● WRITTEN REQUEST:
Collect all lines below with the string "caption".

● DATA EXTRACT:
──────────────────────────────

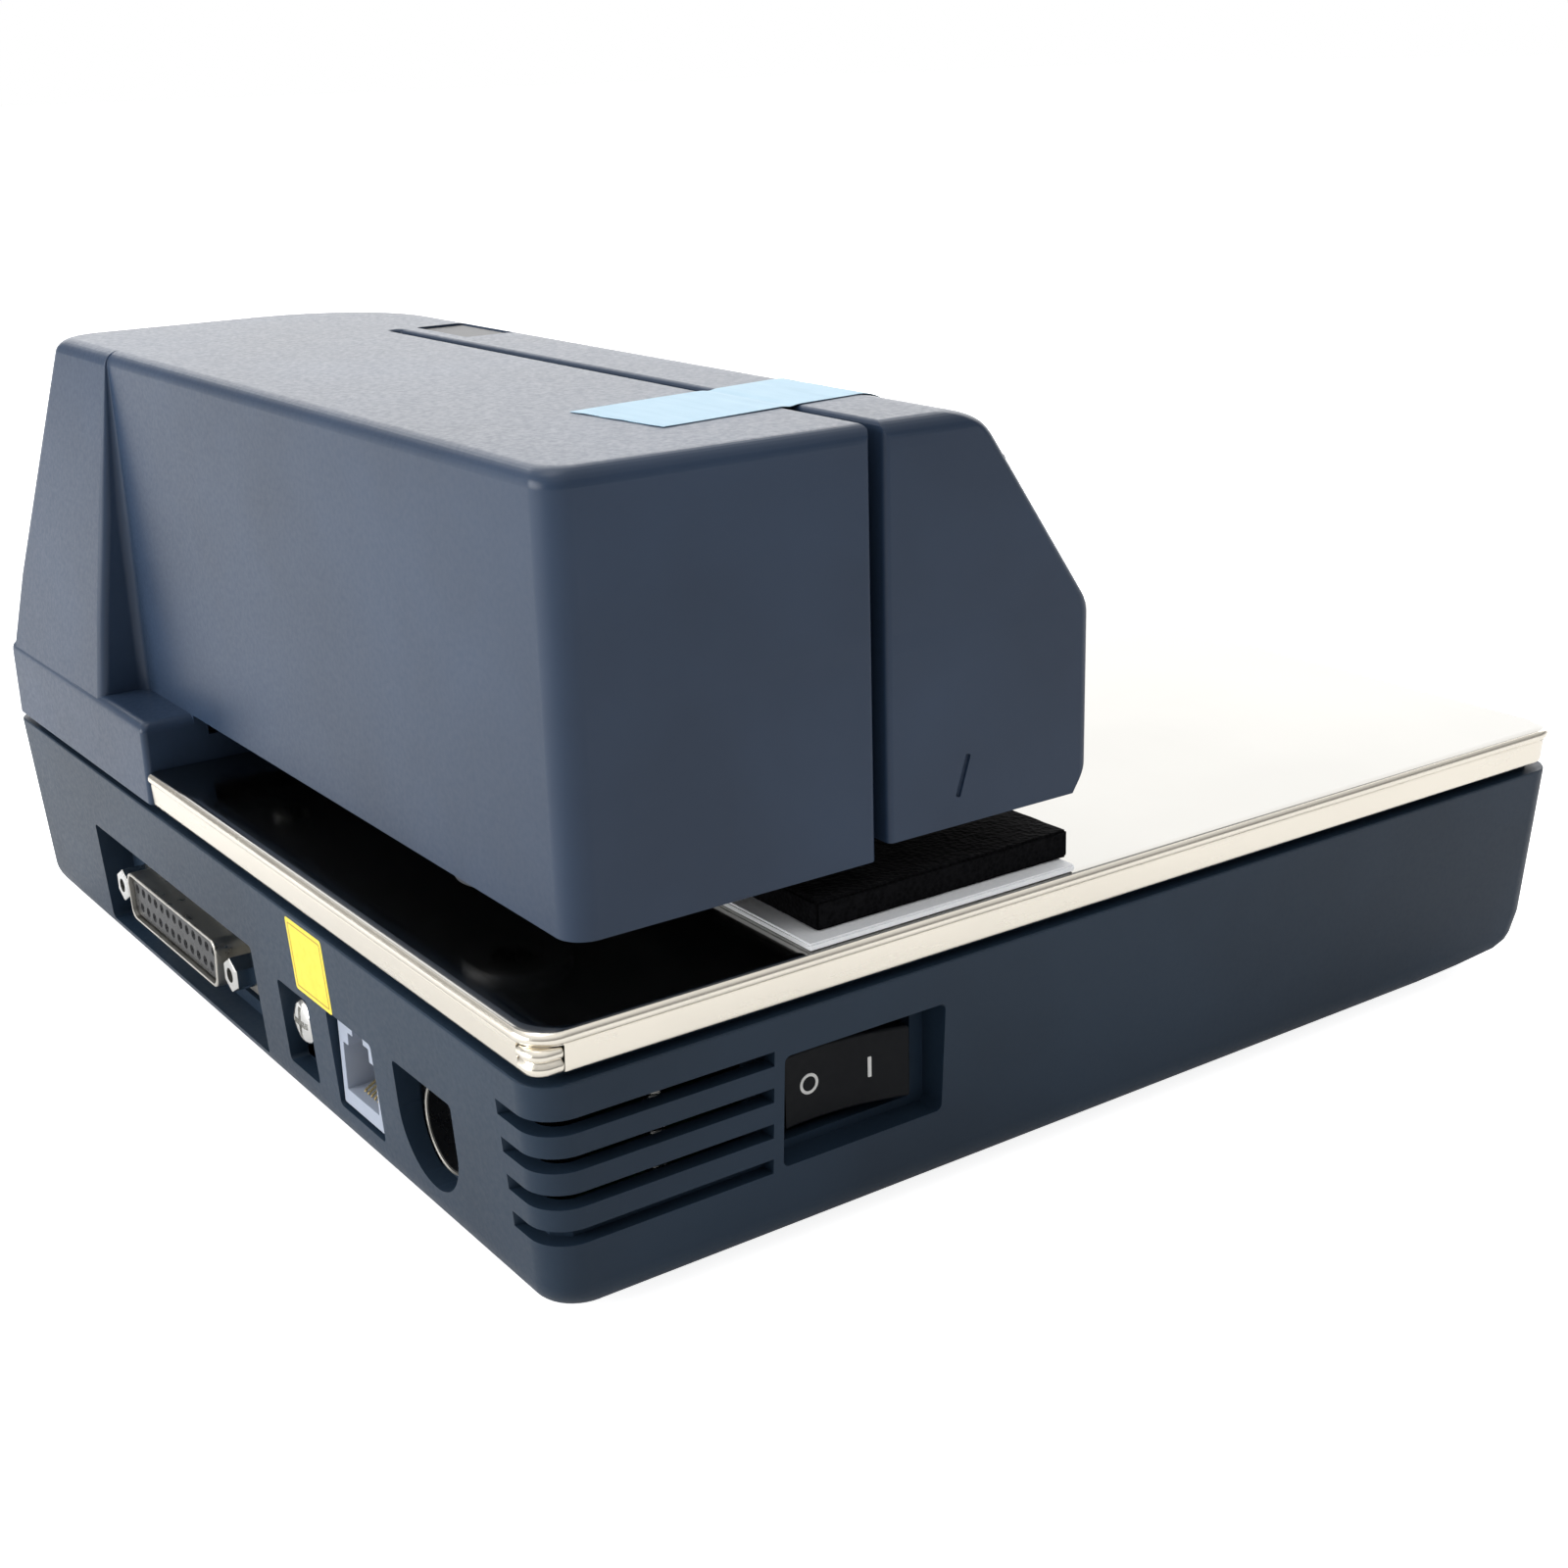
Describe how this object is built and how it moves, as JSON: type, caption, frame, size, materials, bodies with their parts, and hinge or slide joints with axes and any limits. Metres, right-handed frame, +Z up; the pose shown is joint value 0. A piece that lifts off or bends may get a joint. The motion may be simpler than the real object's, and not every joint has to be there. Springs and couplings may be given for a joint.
{
  "type": "slip validation printer",
  "caption": "Low rectangular countertop printer with a steel slip table, a printing arm reaching over it from a side tower, a slip slot and rear connectors",
  "frame": {"origin": "centre of the footprint, on the surface that the feet rest on", "axes": "+Z up, +Y towards the connectors at the rear, -Y towards the operator, +X towards the tower, -X towards the free end of the arm"},
  "size_m": [0.1906, 0.1806, 0.1011],
  "materials": {
    "case_plastic": "fine moulded texture",
    "base_plastic": "fine moulded texture",
    "inner_plastic": "smooth moulded",
    "key_plastic": "fine moulded texture",
    "table_steel": "polished stainless sheet with fine scuffs",
    "screw_steel": "bright nickel plating",
    "foot_rubber": "matt",
    "smoked_window": "dark smoked, glossy",
    "led_parts": "diffused lens",
    "switch_board": "solder mask",
    "board_parts": "moulded",
    "label_paper": "satin label stock",
    "tape_film": "pale translucent film",
    "damper_foam": "open-cell foam",
    "damper_sheet": "soft foam sheet",
    "connector_metal": "satin tin plating",
    "connector_plastic": "moulded",
    "port_plastic": "pale moulded",
    "contact_brass": "plated",
    "switch_plastic": "satin moulded",
    "option_switch_red": "moulded",
    "zinc_sheet": "zinc plated sheet",
    "shaft_steel": "ground",
    "motor_steel": "zinc plated",
    "nylon": "natural nylon",
    "belt_rubber": "matt",
    "knob_plastic": "moulded",
    "ribbon_fabric": "inked nylon weave",
    "platen_rubber": "ground",
    "pinch_rubber": "ground"
  },
  "bodies": {
    "printer_base": {"lower_housing": "base_plastic", "rubber_feet": "foot_rubber", "base_screws": "screw_steel", "slip_table": "table_steel", "upper_case": "case_plastic", "rear_underside_plate": "inner_plastic", "front_underside_plate": "inner_plastic", "underside_screws": "screw_steel", "indicator_window": "smoked_window", "indicator_leds": "led_parts", "key_panel": "inner_plastic", "key_switches": "switch_board", "caution_label": "label_paper", "shipping_tape": "tape_film", "dsub_shell": "connector_metal", "dsub_insert": "connector_plastic", "dsub_jack_posts": "screw_steel", "ground_screw": "screw_steel", "drawer_jack": "port_plastic", "power_jack_housing": "connector_plastic", "power_jack_ring": "connector_metal", "power_jack_pins": "contact_brass", "power_switch_frame": "switch_plastic", "main_board": "switch_board", "board_components": "board_parts", "dip_switch_cover": "base_plastic", "dip_switches": "option_switch_red", "base_chassis": "zinc_sheet", "tower_bracket": "zinc_sheet", "print_frame": "zinc_sheet", "feed_frame": "zinc_sheet", "guide_shaft": "shaft_steel", "carriage_motor": "motor_steel", "timing_belt": "belt_rubber", "ribbon_cassette": "inner_plastic", "ribbon": "ribbon_fabric", "platen": "platen_rubber", "feed_motor": "motor_steel", "stopper_solenoid": "motor_steel", "form_sensors": "inner_plastic"},
    "cover": {"ribbon_cover": "case_plastic"},
    "forward_key_body": {"forward_key": "key_plastic"},
    "reverse_key_body": {"reverse_key": "key_plastic"},
    "release_key_body": {"release_key": "key_plastic"},
    "rocker": {"power_switch_rocker": "switch_plastic"},
    "transport_damper": {"damper_foam": "damper_foam", "damper_sheet": "damper_sheet"},
    "head_carriage": {"carriage": "inner_plastic", "print_head": "inner_plastic"},
    "drive_pulley_body": {"drive_pulley": "contact_brass"},
    "idler_pulley_body": {"idler_pulley": "nylon"},
    "ribbon_spool": {"ribbon_knob": "knob_plastic"},
    "feed_roller": {"feed_shaft": "shaft_steel", "feed_rollers": "belt_rubber", "feed_gear": "nylon"},
    "feed_motor_rotor": {"feed_pinion": "contact_brass"},
    "pinch_roller": {"pinch_shaft": "shaft_steel", "pinch_rollers": "pinch_rubber"},
    "stopper": {"form_stopper": "zinc_sheet"},
    "solenoid_plunger": {"stopper_plunger": "shaft_steel"}
  },
  "joints": [
    {"name": "cover_hinge", "type": "hinge", "parent": "printer_base", "child": "cover", "pos_m": [-0.027, 0.0187, 0.094], "axis": [-1, 0, 0], "range_deg": [0, 95]},
    {"name": "forward_key_press", "type": "slide", "parent": "printer_base", "child": "forward_key_body", "axis": [0, 0, -1], "range_m": [0, 0.001], "stiffness_N_per_m": 1000},
    {"name": "reverse_key_press", "type": "slide", "parent": "printer_base", "child": "reverse_key_body", "axis": [0, 0, -1], "range_m": [0, 0.001], "stiffness_N_per_m": 1000},
    {"name": "release_key_press", "type": "slide", "parent": "printer_base", "child": "release_key_body", "axis": [0, 0, -1], "range_m": [0, 0.001], "stiffness_N_per_m": 1000},
    {"name": "rocker_tilt", "type": "hinge", "parent": "printer_base", "child": "rocker", "pos_m": [-0.0874, 0.044, 0.02005], "axis": [0, 0, 1], "range_deg": [0, 14]},
    {"name": "damper_pull", "type": "slide", "parent": "printer_base", "child": "transport_damper", "axis": [-1, 0, 0], "range_m": [0, 0.065]},
    {"name": "head_travel", "type": "slide", "parent": "printer_base", "child": "head_carriage", "axis": [-1, 0, 0], "range_m": [0, 0.07]},
    {"name": "drive_pulley_spin", "type": "hinge", "parent": "printer_base", "child": "drive_pulley_body", "pos_m": [0.053, 0.023, 0.0543], "axis": [0, 0, 1], "range_deg": [-900, 10]},
    {"name": "idler_pulley_spin", "type": "hinge", "parent": "printer_base", "child": "idler_pulley_body", "pos_m": [-0.0805, 0.023, 0.0543], "axis": [0, 0, 1], "range_deg": [-900, 10]},
    {"name": "ribbon_wind", "type": "hinge", "parent": "printer_base", "child": "ribbon_spool", "pos_m": [0.02, 0.028, 0.092], "axis": [0, 0, 1], "continuous": true},
    {"name": "feed_spin", "type": "hinge", "parent": "printer_base", "child": "feed_roller", "pos_m": [-0.02, 0.04335, 0.0555], "axis": [1, 0, 0], "continuous": true},
    {"name": "feed_motor_spin", "type": "hinge", "parent": "printer_base", "child": "feed_motor_rotor", "pos_m": [0.043, 0.05482, 0.06446], "axis": [1, 0, 0], "continuous": true},
    {"name": "pinch_spin", "type": "hinge", "parent": "printer_base", "child": "pinch_roller", "pos_m": [-0.02, 0.03355, 0.0555], "axis": [1, 0, 0], "continuous": true},
    {"name": "stopper_tilt", "type": "hinge", "parent": "printer_base", "child": "stopper", "pos_m": [-0.02, 0.046, 0.08], "axis": [-1, 0, 0], "range_deg": [0, 15]},
    {"name": "plunger_pull", "type": "slide", "parent": "printer_base", "child": "solenoid_plunger", "axis": [0, 1, 0], "range_m": [0, 0.004]}
  ],
  "couplings": [
    {"joint": "drive_pulley_spin", "follows": "head_travel", "rad_per_m": -222.22},
    {"joint": "idler_pulley_spin", "follows": "head_travel", "rad_per_m": -222.22},
    {"joint": "feed_motor_spin", "follows": "feed_spin", "ratio": -2},
    {"joint": "pinch_spin", "follows": "feed_spin", "ratio": -1.1111},
    {"joint": "plunger_pull", "follows": "stopper_tilt", "m_per_rad": 0.0112}
  ]
}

──────────────────────────────

● TASK RESPONSE:
Describe how this object is built and how it moves, as JSON: type, caption, frame, size, materials, bodies with their parts, and hinge or slide joints with axes and any limits. Metres, right-handed frame, +Z up; the pose shown is joint value 0. A piece that lifts off or bends may get a joint. The motion may be simpler than the real object's, and not every joint has to be there. Springs and couplings may be given for a joint.
  "caption": "Low rectangular countertop printer with a steel slip table, a printing arm reaching over it from a side tower, a slip slot and rear connectors",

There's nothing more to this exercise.